Утром она вставала рано, делала пробежку, купалась в речке и в ожидании съемочной группы проверяла счета, осматривала сделанное, каждый раз находя недостатки. Съемочная группа добиралась из Москвы не раньше десяти утра, снимать начинали ближе к полудню. Тогда она ускорила темп ремонта еще нескольких номеров, в которых разместили Режиссера, оператора и актеров, снимавшихся каждый день. Осветителей разместили в соседней деревне.
Теперь завтрак готовили к восьми утра и в девять уже начинали снимать. Пять сэкономленных съемочных смен выливались в солидную сумму в долларах. Теперь после съемок она объезжала такие же разрушенные санатории, где скупала по бросовым ценам стулья, столы, диваны. Наняла нескольких деревенских плотников, устроила мастерскую по ремонту и обеспечила свой будущий пансионат старомодной, но вполне приличной, добротной мебелью. Пусть старомодность станет стилем, решила она.

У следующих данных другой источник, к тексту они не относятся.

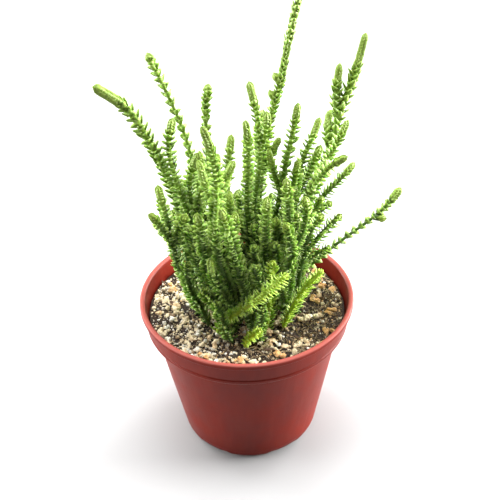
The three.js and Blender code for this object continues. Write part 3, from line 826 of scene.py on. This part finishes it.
BUD_PITCH = 0.40
CLUB_PITCH = 0.62
CLUB_LEAF = 2.9
RING_PITCH = 4.1
RING_DEPTH = 0.3

# Full size of the leaves by habit: spacing of pairs along the stem, length, half width and half
# thickness, how hollow the inner side is, how far it bends up in degrees, how loosely the ranks
# are kept, then radius of the stem's core and of its smooth round tip.
HABITS = {
    "dense": {"pitch": 0.68, "long": 3.6, "wide": 0.70, "thick": 0.32, "hollow": 0.15,
              "bend": 32, "loose": 0.22, "core": 1.15, "club": 2.1},
    "young": {"pitch": 1.20, "long": 3.0, "wide": 1.35, "thick": 0.42, "hollow": 0.35,
              "bend": 30, "loose": 0.12, "core": 1.10, "club": 1.9},
    "open": {"pitch": 1.70, "long": 3.6, "wide": 1.80, "thick": 0.85, "hollow": 0.12,
             "bend": 14, "loose": 0.08, "core": 1.45, "club": 2.3},
    "chain": {"pitch": 1.90, "long": 3.2, "wide": 1.75, "thick": 0.65, "hollow": 0.30,
              "bend": -12, "loose": 0.05, "core": 0.80, "club": 2.4},
}
OUTLINES = {"dense": OVAL, "open": TOOTH, "chain": FUNNEL}


def leaf_size(route, name, places):
    """A measure of the leaves at places along a route. Dense stems go over to young growth."""
    size = HABITS[route["habit"]][name]
    if route["habit"] != "dense":
        return np.full(np.shape(places), float(size))
    youth = eased(route["height_at"](places), BROAD_FROM, BROAD_AT)
    return size + (HABITS["young"][name] - size) * youth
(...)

Еду на съемочную группу готовили повара санатория. Они охотно вернулись на свои прежние места на кухне. Врач и медицинские сестры, которые несколько лет уже сидели без работы, занимаясь огородами, не могли дождаться, когда можно будет снова выйти на работу. Но пока срочно требовалось нанять профессиональных охранников: она обнаружила пропажу отреставрированного «сталинского» дивана, который она наметила поставить в холле пансионата. Всю прочную и громоздкую мебель пятидесятых годов прошлого столетия, которой обставлялись санатории и дома отдыха, она называла сталинской.
Охраняли будущий пансионат три местные старухи, через две ночи на третью.
— Нужна профессиональная охрана, — сказала она директору съемочной группы.
— С этим трудно, — ответил директор. — Здесь не Москва, охранных агентств нет.
— Уволю, как только найду замену, — решила она окончательно. — Зачем нужен работник, который грузит проблемами, которые сам должен снимать.
— Поищи демобилизованных офицеров в соседних деревнях.
— Откуда офицеры в деревнях? — удивился директор.
— Многие ушедшие из армии офицеры оказались без квартир и вернулись к родителям в деревни в ожидании жилищных сертификатов, которые они ждут иногда по нескольку лет.
— Оформлять на работу? — спросил директор.